For background on the rate brackets that determine the value of the Marshalls' strategy, see capital gains tax rates 2026. For the NIIT mechanics that affected their effective rate, see net investment income tax NIIT 2026. The matched pair mechanics that drove Component B are detailed in our matched pairs deep dive. The lot-level scanning that fed Component A is covered in unrealized losses hiding in your winners. The full multi-year basis-raising framework — of which this case study is a specific application — is laid out in raising cost basis to $0 tax. For the related strategy in retirement, see tax loss harvesting for retirees and the retiree's zero-tax gain case study. For continuous-vs-annual execution that makes the strategy operationally possible, see Marcus's $600,000 portfolio case study. And for the comparison of how different platforms approach embedded-gain unwinding, see TaxHarvest vs Wealthfront vs Betterment.

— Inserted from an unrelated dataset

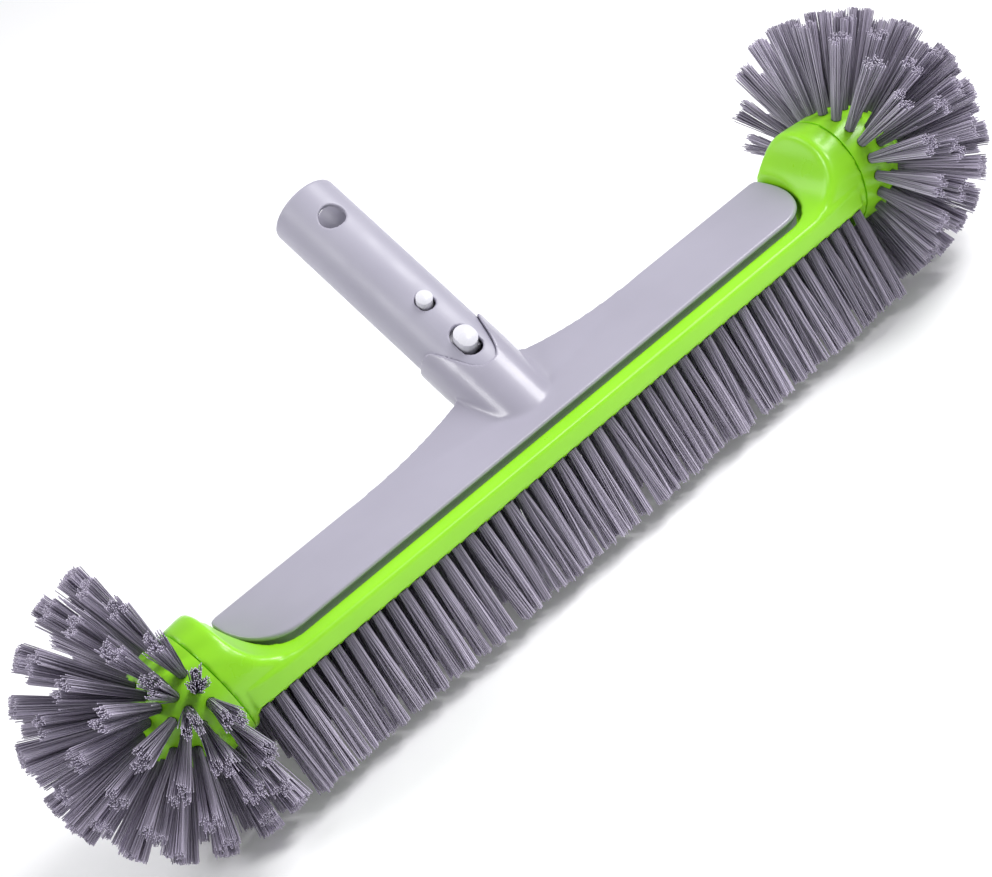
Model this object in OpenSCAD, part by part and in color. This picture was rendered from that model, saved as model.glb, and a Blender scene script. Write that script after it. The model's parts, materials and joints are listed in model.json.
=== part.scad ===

The hidden tax bomb that every long-term buy-and-hold portfolio accumulates is not a problem the investor created intentionally. It's the natural consequence of doing exactly what they were told to do — invest steadily, hold for the long run, don't trade. The same discipline that built the portfolio also built the embedded tax liability that comes due at the moment the portfolio is finally drawn down. The Marshalls discovered theirs in time to defuse most of it. Most buy-and-hold investors don't. The seven-year plan documented in this case study is what defusing the bomb actually looks like, in specific transactions, across specific years, for a specific couple whose situation is more representative than exceptional. The strategy works. The question is whether the investor discovers the bomb in time to act.